■ TASK INPUTS:
↓

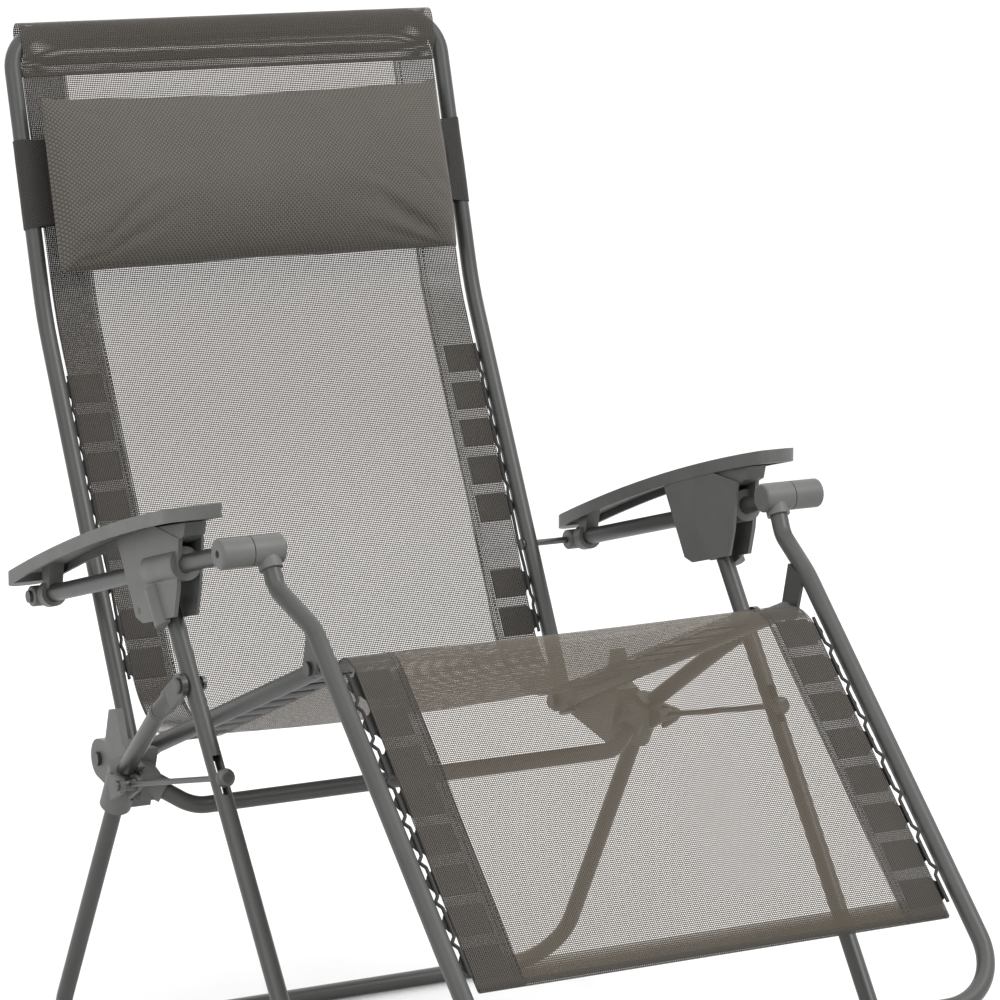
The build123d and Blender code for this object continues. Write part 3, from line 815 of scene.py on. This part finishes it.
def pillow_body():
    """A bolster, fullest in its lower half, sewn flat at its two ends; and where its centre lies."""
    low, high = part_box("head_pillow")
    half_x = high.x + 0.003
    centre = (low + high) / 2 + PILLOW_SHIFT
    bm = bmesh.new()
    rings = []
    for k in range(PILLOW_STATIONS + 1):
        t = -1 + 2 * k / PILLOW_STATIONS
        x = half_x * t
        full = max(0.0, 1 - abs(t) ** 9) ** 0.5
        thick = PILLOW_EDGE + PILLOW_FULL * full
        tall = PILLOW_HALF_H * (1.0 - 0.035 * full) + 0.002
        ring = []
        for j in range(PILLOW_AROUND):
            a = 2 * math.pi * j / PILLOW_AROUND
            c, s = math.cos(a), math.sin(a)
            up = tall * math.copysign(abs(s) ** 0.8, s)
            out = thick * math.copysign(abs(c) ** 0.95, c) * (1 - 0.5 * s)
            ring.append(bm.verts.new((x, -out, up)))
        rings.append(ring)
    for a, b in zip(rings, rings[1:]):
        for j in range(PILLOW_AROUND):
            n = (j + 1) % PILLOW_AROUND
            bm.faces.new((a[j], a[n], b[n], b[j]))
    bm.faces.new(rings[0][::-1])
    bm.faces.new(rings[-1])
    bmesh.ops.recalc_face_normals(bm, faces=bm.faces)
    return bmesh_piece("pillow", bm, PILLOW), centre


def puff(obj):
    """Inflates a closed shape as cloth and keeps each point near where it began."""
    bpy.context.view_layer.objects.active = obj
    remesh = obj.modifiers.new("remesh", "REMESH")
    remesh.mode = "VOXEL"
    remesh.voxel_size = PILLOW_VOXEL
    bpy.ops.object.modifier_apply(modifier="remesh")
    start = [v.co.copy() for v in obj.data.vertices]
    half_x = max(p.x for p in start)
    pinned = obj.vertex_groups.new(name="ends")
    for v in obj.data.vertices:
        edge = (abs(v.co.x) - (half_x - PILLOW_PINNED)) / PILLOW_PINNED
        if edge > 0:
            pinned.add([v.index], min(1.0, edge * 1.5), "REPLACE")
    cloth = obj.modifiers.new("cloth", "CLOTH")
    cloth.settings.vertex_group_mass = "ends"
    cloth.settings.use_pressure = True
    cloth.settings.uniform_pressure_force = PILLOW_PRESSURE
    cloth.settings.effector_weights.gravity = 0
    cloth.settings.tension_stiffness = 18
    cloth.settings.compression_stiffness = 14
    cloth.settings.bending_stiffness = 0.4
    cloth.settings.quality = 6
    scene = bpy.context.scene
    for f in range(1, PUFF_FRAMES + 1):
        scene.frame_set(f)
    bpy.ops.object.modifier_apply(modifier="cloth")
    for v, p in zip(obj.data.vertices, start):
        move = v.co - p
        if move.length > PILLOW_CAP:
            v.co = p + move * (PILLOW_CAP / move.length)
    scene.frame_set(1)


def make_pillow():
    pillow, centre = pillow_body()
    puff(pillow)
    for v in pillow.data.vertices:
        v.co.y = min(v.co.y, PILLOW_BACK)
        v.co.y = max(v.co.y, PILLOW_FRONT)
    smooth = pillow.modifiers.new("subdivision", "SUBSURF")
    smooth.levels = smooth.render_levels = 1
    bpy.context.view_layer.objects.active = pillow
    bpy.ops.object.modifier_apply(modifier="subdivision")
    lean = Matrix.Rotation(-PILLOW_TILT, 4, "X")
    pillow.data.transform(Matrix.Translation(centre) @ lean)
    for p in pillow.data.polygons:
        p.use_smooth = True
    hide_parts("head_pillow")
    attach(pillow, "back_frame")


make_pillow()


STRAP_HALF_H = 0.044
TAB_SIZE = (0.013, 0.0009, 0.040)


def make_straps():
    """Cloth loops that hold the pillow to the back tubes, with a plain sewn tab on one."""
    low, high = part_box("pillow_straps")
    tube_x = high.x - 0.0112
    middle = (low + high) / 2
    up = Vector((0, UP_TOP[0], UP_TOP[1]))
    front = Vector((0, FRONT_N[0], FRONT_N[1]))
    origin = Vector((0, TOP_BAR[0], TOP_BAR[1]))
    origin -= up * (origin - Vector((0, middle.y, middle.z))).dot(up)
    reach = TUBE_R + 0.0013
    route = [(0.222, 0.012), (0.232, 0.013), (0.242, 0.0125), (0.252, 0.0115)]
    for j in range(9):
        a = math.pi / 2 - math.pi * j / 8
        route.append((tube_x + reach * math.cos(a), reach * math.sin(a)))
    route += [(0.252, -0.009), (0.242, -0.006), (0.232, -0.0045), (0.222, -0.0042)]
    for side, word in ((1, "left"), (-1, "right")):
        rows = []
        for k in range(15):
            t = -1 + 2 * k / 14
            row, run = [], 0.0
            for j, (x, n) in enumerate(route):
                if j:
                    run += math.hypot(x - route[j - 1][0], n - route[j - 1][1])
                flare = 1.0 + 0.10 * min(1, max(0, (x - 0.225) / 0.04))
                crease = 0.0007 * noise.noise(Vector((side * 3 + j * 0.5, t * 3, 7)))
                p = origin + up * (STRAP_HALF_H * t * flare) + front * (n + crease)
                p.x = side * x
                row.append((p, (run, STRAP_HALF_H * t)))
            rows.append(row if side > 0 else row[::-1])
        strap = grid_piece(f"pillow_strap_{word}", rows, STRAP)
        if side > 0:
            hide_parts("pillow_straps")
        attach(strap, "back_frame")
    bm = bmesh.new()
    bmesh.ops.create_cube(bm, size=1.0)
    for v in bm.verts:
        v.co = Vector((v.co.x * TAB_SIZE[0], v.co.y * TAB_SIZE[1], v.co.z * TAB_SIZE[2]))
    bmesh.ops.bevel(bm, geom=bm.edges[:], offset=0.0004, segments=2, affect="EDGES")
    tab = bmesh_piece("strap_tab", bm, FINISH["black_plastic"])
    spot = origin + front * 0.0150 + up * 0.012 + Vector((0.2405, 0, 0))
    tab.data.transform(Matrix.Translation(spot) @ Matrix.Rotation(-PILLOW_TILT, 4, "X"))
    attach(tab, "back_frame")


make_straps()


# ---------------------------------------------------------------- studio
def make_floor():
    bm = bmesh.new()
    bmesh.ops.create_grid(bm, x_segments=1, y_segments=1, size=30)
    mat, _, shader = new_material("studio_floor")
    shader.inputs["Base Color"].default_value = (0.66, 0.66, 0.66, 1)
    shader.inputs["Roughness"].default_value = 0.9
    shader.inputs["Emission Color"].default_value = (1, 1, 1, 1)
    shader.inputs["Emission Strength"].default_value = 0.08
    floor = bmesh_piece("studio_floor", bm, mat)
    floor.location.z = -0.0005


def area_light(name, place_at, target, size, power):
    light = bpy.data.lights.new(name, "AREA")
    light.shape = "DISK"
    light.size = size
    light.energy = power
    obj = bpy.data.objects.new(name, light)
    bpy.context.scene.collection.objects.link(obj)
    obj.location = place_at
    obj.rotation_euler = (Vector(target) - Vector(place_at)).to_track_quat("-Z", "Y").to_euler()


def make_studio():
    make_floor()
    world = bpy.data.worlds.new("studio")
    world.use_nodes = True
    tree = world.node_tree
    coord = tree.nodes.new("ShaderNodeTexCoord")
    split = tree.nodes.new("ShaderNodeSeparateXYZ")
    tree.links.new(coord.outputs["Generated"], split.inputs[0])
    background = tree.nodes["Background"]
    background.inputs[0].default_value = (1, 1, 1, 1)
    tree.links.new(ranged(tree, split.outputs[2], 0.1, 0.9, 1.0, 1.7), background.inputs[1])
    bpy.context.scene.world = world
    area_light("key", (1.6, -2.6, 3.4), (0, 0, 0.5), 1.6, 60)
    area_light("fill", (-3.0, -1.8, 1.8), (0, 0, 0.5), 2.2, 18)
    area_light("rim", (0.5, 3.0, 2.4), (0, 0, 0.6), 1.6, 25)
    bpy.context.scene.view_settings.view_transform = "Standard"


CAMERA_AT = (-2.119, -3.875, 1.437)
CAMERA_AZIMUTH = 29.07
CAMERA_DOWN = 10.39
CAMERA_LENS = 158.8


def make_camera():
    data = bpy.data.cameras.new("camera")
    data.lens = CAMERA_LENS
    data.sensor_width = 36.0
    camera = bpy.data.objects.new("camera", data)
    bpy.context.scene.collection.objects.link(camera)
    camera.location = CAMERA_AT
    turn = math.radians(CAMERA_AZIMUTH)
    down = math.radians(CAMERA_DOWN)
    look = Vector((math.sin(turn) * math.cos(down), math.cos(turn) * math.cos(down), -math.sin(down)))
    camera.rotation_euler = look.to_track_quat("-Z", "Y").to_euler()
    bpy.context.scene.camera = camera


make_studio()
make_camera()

↑
↓

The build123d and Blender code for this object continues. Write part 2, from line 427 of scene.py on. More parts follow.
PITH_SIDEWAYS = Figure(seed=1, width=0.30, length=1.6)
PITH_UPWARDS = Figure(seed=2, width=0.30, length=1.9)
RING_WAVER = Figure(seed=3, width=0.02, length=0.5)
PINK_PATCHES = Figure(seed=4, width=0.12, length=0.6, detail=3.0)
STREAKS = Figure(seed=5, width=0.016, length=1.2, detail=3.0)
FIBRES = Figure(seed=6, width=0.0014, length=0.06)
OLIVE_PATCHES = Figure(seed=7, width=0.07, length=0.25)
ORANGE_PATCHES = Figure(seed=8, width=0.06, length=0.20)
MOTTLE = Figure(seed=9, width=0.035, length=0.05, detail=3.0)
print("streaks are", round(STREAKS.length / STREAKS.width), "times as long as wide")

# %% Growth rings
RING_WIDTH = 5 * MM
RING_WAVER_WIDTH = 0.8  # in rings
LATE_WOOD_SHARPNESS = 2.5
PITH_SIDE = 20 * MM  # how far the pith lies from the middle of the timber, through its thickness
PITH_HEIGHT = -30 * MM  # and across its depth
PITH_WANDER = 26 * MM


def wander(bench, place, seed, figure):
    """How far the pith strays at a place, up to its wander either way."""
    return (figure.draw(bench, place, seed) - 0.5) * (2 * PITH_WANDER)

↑
↓

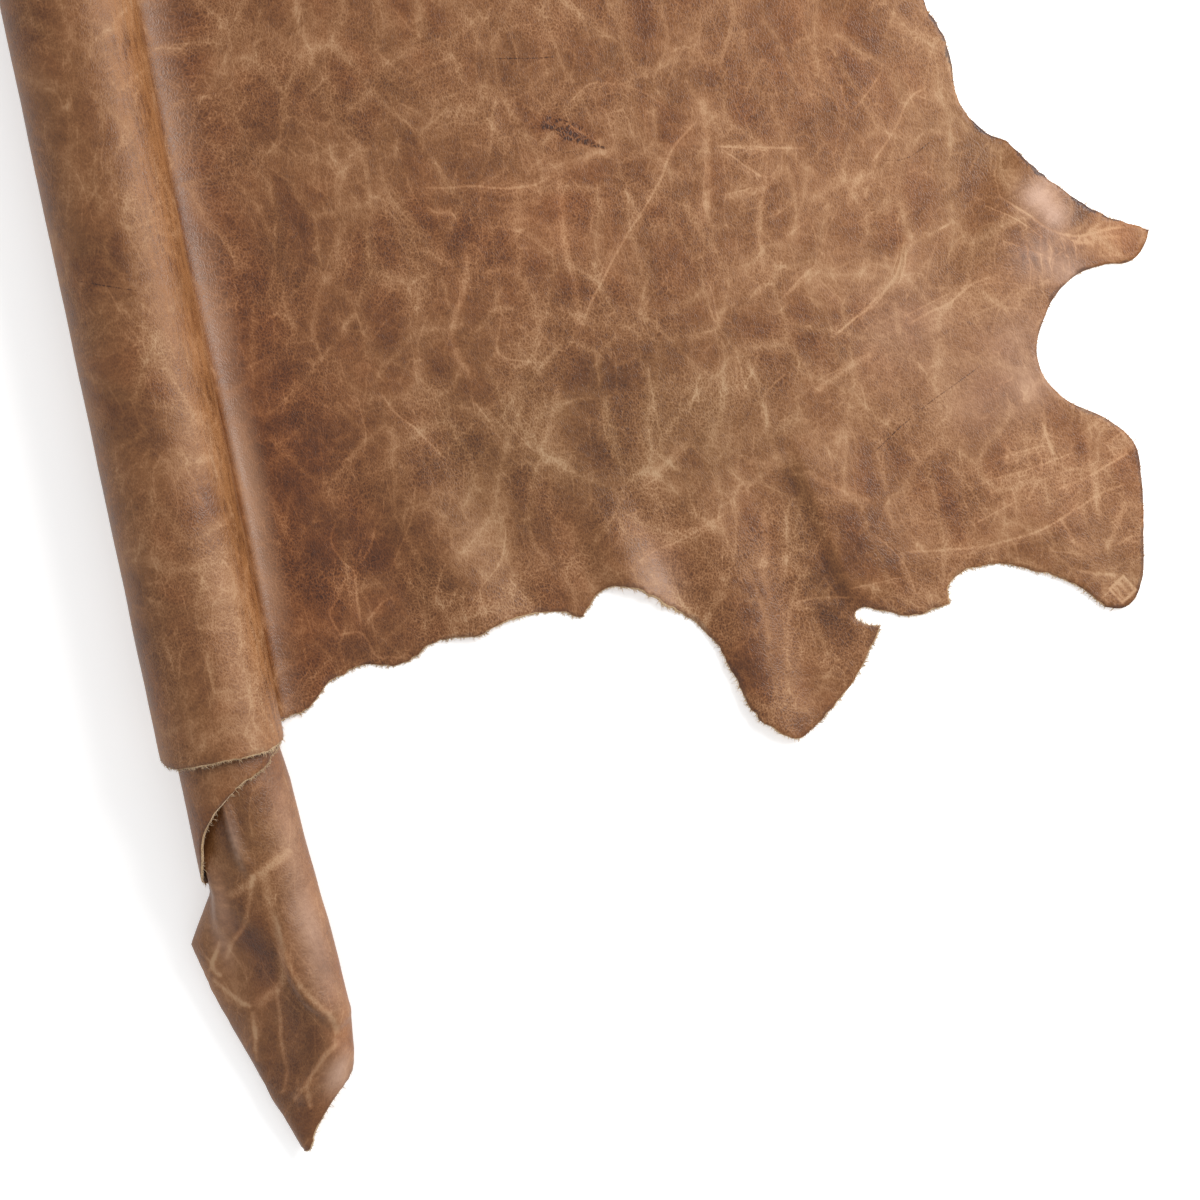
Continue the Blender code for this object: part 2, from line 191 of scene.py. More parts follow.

↑

■ GIVEN TASK: Copy each line of the data that contains the word "continues".

■ CORRECT RESULT:
The build123d and Blender code for this object continues. Write part 3, from line 815 of scene.py on. This part finishes it.
The build123d and Blender code for this object continues. Write part 2, from line 427 of scene.py on. More parts follow.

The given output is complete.